Can I do that? Absolutely! The same frame can have content in it and text on the outside. Now, at first you'd think that I'd want to use the normal Type Tool to put text on a path. But I'll just tell you now, it won't work. The regular Type Tool can only be used to put text into a frame. Instead, you have to use the Type on a Path Tool, at least at first. But where the heck is that? Well, the Type on a Path Tool is hiding. And it's hiding underneath the Type Tool.

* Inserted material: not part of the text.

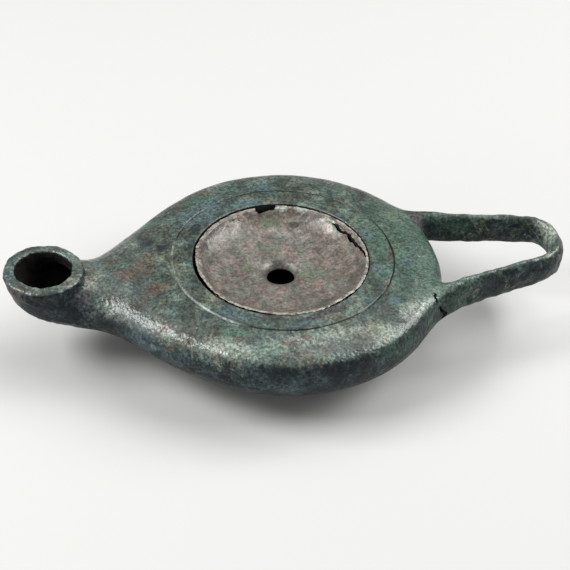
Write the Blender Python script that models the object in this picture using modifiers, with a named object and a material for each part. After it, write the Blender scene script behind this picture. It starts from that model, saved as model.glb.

What you do is come over to the Type Tool, click and hold for a moment, and then it's hiding inside this pop up menu. There it is, the Type on a Path Tool. I choose that tool and now I'm going to move my cursor over the edge of the frame and you'll see the cursor changes just a little bit. It gets a plus symbol. That means I'm going to be able to add type on a path to this frame. I'll click and it places the text on the path. Can you see that flashing cursor? Now I can just start typing.

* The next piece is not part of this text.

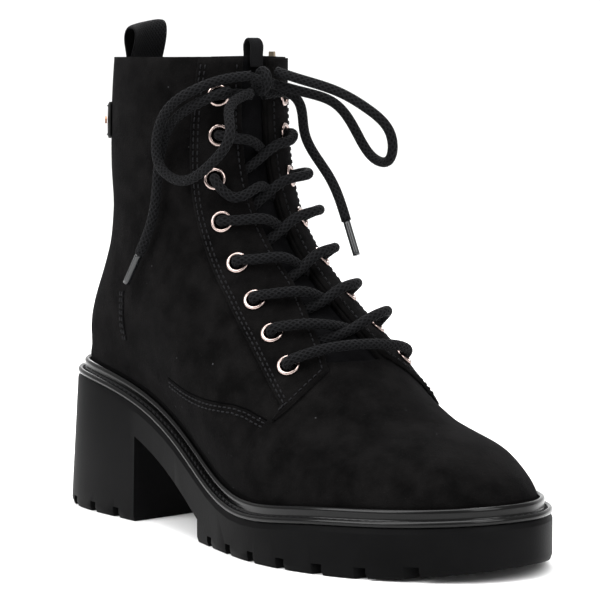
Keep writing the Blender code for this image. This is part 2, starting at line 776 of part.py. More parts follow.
def tube(name, path, radius, finish, sides=8):
    """A round cord along a path, with flat ends. The ring's frame is carried along the path
    without twist."""
    path = np.asarray(path, float)
    ahead = np.gradient(path, axis=0)
    ahead /= np.linalg.norm(ahead, axis=1, keepdims=True)
    first = np.cross(ahead[0], (0.0, 0.0, 1.0))
    if np.linalg.norm(first) < 0.1:
        first = np.cross(ahead[0], (1.0, 0.0, 0.0))
    points, faces = [], []
    for i in range(len(path)):
        first = first - ahead[i] * (first @ ahead[i])
        first /= np.linalg.norm(first)
        second = np.cross(ahead[i], first)
        for k in range(sides):
            turn = 2 * math.pi * k / sides
            points.append(path[i] + radius * (math.cos(turn) * first + math.sin(turn) * second))
    for i in range(len(path) - 1):
        for k in range(sides):
            m = (k + 1) % sides
            a = i * sides
            faces.append((a + k, a + m, a + sides + m, a + sides + k))
    last = (len(path) - 1) * sides
    faces.append(tuple(range(sides)))
    faces.append(tuple(range(last + sides - 1, last - 1, -1)))
    return new_object(name, world(points), faces, finish)


def smooth_path(points, count):
    """A smooth curve through hand-chosen points, read at even steps of its length."""
    points = np.asarray(points, float)
    along = np.concatenate([[0], np.cumsum(np.linalg.norm(np.diff(points, axis=0), axis=1))])
    fine = np.linspace(0, along[-1], 200)
    curve = np.stack([natural_spline(fine, along, points[:, k]) for k in range(3)], -1)
    length = np.concatenate([[0], np.cumsum(np.linalg.norm(np.diff(curve, axis=0), axis=1))])
    even = np.linspace(0, length[-1], count)
    return np.stack([np.interp(even, length, curve[:, k]) for k in range(3)], -1)


def on_last(station, across, over):
    """A place at a height over the last."""
    stations = np.array([station])
    places = np.array([[across]])
    return (surface(stations, places) + surface_normals(stations, places) * over)[0, 0]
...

I'm just typing some gibberish here. And as you can see the text is going along the outside of this path. Let me go ahead and delete that. I'll press cmd + A or ctrl + A on Windows and then delete that by hitting the Delete key. Now the text that I want to put on the path is actually down below a little bit. I'm going to opt + spacebar drag or alt + spacebar drag on Windows and I'm going to grab this text here. I'll just select it. Notice that I still have the Type on a Path Tool but I'm able to select text inside this frame. Now, I'm going to copy it to the clipboard by pressing cmd + C or ctrl + C on Windows and now I'll scroll back up to put the text on the outside of this frame.
Now at this point, because I've already put text on the path once, I don't technically have to use the Type on the Path Tool anymore. If I wanted to, I could just use the regular Type Tool. You can use either one. For example, I'll grab the Type Tool, come back over here, and you'll see that I can now use that tool to click on the side of the frame. You only need the Type on a Path Tool to put the text on the path the first time. Now I'm back to editing type on the path and you can see that I can paste this text by pressing cmd + V or ctrl + V on Windows.
The type goes onto the path but it wasn't where the cursor was flashing. Why is that? Well, let me show you something. I'm going to switch back to my Selection Tool, the black arrow tool, and when I do that you'll see these two lines show up here where I originally clicked. See, you need to think about text on a path like this: It's kind of like having a text frame wrapped around the edge of the path. Those two lines are the left and right edges of that frame. And the cool part is, I can move those edges simply by dragging them.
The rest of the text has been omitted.